### WHAT THE EXERCISE ASKS
The data must be returned in full and exactly as given.

### LISTED ENTRIES
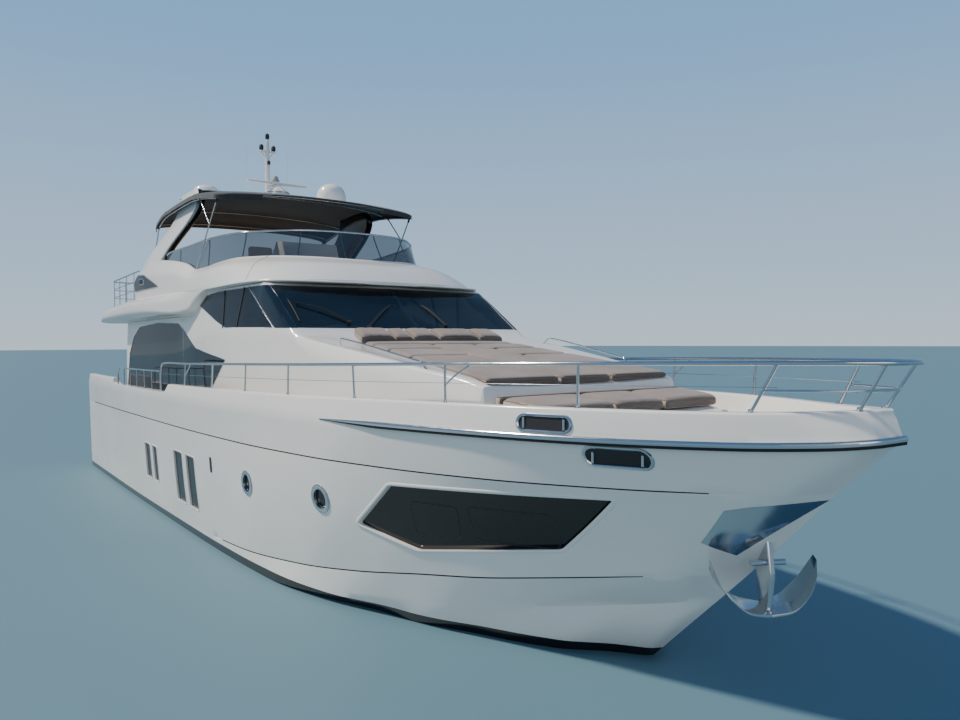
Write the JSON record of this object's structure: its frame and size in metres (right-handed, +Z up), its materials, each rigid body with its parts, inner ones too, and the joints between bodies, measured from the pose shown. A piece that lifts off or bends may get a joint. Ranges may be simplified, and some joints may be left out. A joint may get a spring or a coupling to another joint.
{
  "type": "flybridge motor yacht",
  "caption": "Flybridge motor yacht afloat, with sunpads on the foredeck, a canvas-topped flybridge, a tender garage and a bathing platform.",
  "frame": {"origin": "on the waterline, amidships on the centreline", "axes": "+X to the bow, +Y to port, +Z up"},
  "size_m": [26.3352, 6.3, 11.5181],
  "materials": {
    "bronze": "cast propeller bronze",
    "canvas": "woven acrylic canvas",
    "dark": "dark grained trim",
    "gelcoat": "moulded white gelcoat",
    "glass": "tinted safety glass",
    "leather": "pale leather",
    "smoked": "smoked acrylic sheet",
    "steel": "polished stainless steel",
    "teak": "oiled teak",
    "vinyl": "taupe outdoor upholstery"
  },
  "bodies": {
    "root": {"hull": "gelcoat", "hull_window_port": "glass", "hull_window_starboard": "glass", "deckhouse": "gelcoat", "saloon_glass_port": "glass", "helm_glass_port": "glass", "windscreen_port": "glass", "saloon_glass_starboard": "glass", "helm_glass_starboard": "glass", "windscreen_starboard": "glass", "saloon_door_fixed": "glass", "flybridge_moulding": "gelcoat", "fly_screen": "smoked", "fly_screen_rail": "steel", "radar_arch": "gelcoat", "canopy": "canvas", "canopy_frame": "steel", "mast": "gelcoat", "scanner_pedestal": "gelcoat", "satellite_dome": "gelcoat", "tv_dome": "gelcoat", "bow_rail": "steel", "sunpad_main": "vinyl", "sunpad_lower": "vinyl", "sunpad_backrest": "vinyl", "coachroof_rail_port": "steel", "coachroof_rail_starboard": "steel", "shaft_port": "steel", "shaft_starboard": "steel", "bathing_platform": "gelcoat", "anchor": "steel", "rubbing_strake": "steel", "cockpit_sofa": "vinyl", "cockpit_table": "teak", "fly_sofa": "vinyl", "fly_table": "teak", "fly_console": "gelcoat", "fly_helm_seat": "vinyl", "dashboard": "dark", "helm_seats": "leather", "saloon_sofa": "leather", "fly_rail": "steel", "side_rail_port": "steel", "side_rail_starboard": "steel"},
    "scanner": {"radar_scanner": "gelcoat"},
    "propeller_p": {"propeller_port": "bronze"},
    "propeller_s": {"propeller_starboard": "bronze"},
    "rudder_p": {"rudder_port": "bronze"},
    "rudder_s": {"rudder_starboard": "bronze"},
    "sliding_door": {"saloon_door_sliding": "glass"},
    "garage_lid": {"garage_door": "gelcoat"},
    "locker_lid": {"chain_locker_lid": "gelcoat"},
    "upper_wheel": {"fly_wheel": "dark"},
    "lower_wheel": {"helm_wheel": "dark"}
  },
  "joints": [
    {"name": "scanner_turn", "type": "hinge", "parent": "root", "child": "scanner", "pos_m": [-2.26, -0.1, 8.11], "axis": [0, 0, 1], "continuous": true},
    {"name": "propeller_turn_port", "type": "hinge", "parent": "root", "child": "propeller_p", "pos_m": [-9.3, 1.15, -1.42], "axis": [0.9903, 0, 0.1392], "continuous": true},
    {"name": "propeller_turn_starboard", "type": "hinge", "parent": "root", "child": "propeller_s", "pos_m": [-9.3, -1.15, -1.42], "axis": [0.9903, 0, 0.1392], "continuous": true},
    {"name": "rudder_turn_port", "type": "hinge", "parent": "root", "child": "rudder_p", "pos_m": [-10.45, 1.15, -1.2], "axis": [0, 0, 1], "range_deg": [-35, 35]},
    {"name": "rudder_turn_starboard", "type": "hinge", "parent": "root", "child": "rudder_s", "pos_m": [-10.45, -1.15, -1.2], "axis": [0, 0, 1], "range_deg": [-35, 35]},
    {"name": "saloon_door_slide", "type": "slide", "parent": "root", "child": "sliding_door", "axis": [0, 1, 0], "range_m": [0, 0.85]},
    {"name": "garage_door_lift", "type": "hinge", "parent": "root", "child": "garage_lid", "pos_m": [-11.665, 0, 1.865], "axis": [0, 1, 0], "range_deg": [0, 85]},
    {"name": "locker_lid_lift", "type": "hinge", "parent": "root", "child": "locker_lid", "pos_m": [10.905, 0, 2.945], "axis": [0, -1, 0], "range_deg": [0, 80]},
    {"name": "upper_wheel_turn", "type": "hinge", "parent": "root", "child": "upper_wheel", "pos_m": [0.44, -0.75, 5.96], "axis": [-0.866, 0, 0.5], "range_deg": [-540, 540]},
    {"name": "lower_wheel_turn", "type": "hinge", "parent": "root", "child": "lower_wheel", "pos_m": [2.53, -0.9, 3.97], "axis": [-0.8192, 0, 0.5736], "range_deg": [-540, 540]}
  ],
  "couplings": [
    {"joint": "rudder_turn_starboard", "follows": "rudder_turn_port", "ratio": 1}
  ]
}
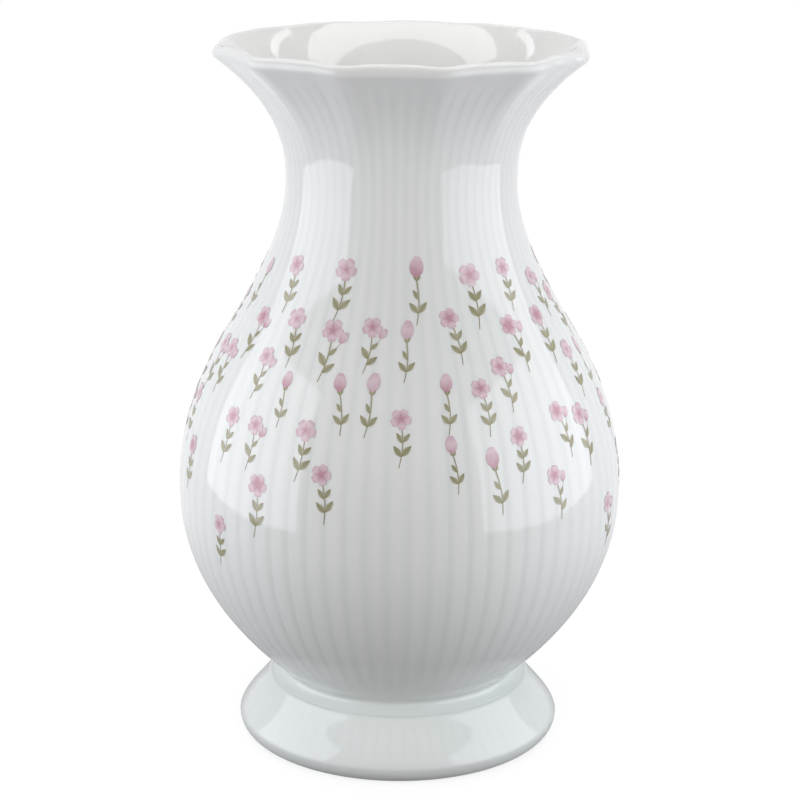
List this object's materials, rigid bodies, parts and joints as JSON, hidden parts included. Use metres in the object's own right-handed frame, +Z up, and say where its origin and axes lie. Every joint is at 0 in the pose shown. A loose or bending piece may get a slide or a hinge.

### IN RESPONSE
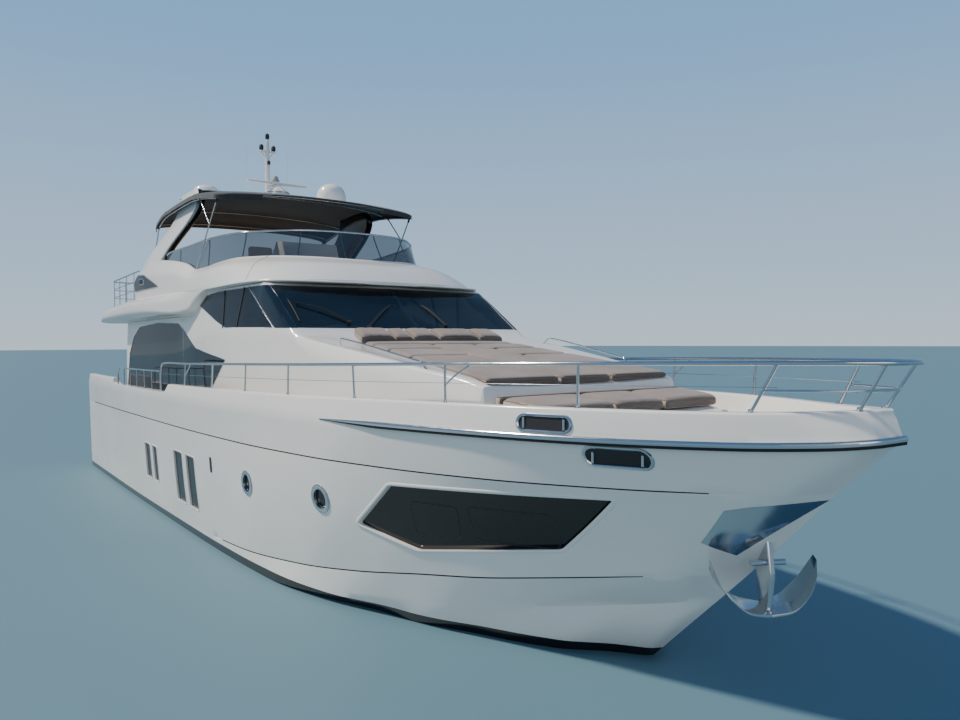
Write the JSON record of this object's structure: its frame and size in metres (right-handed, +Z up), its materials, each rigid body with its parts, inner ones too, and the joints between bodies, measured from the pose shown. A piece that lifts off or bends may get a joint. Ranges may be simplified, and some joints may be left out. A joint may get a spring or a coupling to another joint.
{
  "type": "flybridge motor yacht",
  "caption": "Flybridge motor yacht afloat, with sunpads on the foredeck, a canvas-topped flybridge, a tender garage and a bathing platform.",
  "frame": {"origin": "on the waterline, amidships on the centreline", "axes": "+X to the bow, +Y to port, +Z up"},
  "size_m": [26.3352, 6.3, 11.5181],
  "materials": {
    "bronze": "cast propeller bronze",
    "canvas": "woven acrylic canvas",
    "dark": "dark grained trim",
    "gelcoat": "moulded white gelcoat",
    "glass": "tinted safety glass",
    "leather": "pale leather",
    "smoked": "smoked acrylic sheet",
    "steel": "polished stainless steel",
    "teak": "oiled teak",
    "vinyl": "taupe outdoor upholstery"
  },
  "bodies": {
    "root": {"hull": "gelcoat", "hull_window_port": "glass", "hull_window_starboard": "glass", "deckhouse": "gelcoat", "saloon_glass_port": "glass", "helm_glass_port": "glass", "windscreen_port": "glass", "saloon_glass_starboard": "glass", "helm_glass_starboard": "glass", "windscreen_starboard": "glass", "saloon_door_fixed": "glass", "flybridge_moulding": "gelcoat", "fly_screen": "smoked", "fly_screen_rail": "steel", "radar_arch": "gelcoat", "canopy": "canvas", "canopy_frame": "steel", "mast": "gelcoat", "scanner_pedestal": "gelcoat", "satellite_dome": "gelcoat", "tv_dome": "gelcoat", "bow_rail": "steel", "sunpad_main": "vinyl", "sunpad_lower": "vinyl", "sunpad_backrest": "vinyl", "coachroof_rail_port": "steel", "coachroof_rail_starboard": "steel", "shaft_port": "steel", "shaft_starboard": "steel", "bathing_platform": "gelcoat", "anchor": "steel", "rubbing_strake": "steel", "cockpit_sofa": "vinyl", "cockpit_table": "teak", "fly_sofa": "vinyl", "fly_table": "teak", "fly_console": "gelcoat", "fly_helm_seat": "vinyl", "dashboard": "dark", "helm_seats": "leather", "saloon_sofa": "leather", "fly_rail": "steel", "side_rail_port": "steel", "side_rail_starboard": "steel"},
    "scanner": {"radar_scanner": "gelcoat"},
    "propeller_p": {"propeller_port": "bronze"},
    "propeller_s": {"propeller_starboard": "bronze"},
    "rudder_p": {"rudder_port": "bronze"},
    "rudder_s": {"rudder_starboard": "bronze"},
    "sliding_door": {"saloon_door_sliding": "glass"},
    "garage_lid": {"garage_door": "gelcoat"},
    "locker_lid": {"chain_locker_lid": "gelcoat"},
    "upper_wheel": {"fly_wheel": "dark"},
    "lower_wheel": {"helm_wheel": "dark"}
  },
  "joints": [
    {"name": "scanner_turn", "type": "hinge", "parent": "root", "child": "scanner", "pos_m": [-2.26, -0.1, 8.11], "axis": [0, 0, 1], "continuous": true},
    {"name": "propeller_turn_port", "type": "hinge", "parent": "root", "child": "propeller_p", "pos_m": [-9.3, 1.15, -1.42], "axis": [0.9903, 0, 0.1392], "continuous": true},
    {"name": "propeller_turn_starboard", "type": "hinge", "parent": "root", "child": "propeller_s", "pos_m": [-9.3, -1.15, -1.42], "axis": [0.9903, 0, 0.1392], "continuous": true},
    {"name": "rudder_turn_port", "type": "hinge", "parent": "root", "child": "rudder_p", "pos_m": [-10.45, 1.15, -1.2], "axis": [0, 0, 1], "range_deg": [-35, 35]},
    {"name": "rudder_turn_starboard", "type": "hinge", "parent": "root", "child": "rudder_s", "pos_m": [-10.45, -1.15, -1.2], "axis": [0, 0, 1], "range_deg": [-35, 35]},
    {"name": "saloon_door_slide", "type": "slide", "parent": "root", "child": "sliding_door", "axis": [0, 1, 0], "range_m": [0, 0.85]},
    {"name": "garage_door_lift", "type": "hinge", "parent": "root", "child": "garage_lid", "pos_m": [-11.665, 0, 1.865], "axis": [0, 1, 0], "range_deg": [0, 85]},
    {"name": "locker_lid_lift", "type": "hinge", "parent": "root", "child": "locker_lid", "pos_m": [10.905, 0, 2.945], "axis": [0, -1, 0], "range_deg": [0, 80]},
    {"name": "upper_wheel_turn", "type": "hinge", "parent": "root", "child": "upper_wheel", "pos_m": [0.44, -0.75, 5.96], "axis": [-0.866, 0, 0.5], "range_deg": [-540, 540]},
    {"name": "lower_wheel_turn", "type": "hinge", "parent": "root", "child": "lower_wheel", "pos_m": [2.53, -0.9, 3.97], "axis": [-0.8192, 0, 0.5736], "range_deg": [-540, 540]}
  ],
  "couplings": [
    {"joint": "rudder_turn_starboard", "follows": "rudder_turn_port", "ratio": 1}
  ]
}
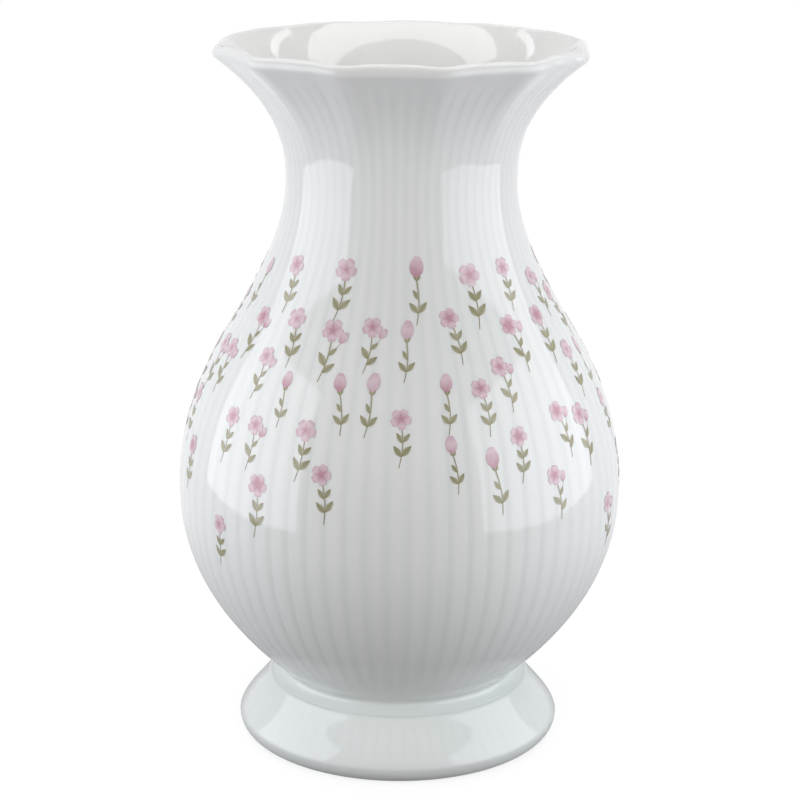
List this object's materials, rigid bodies, parts and joints as JSON, hidden parts included. Use metres in the object's own right-handed frame, +Z up, and say where its origin and axes lie. Every joint is at 0 in the pose shown. A loose or bending piece may get a slide or a hinge.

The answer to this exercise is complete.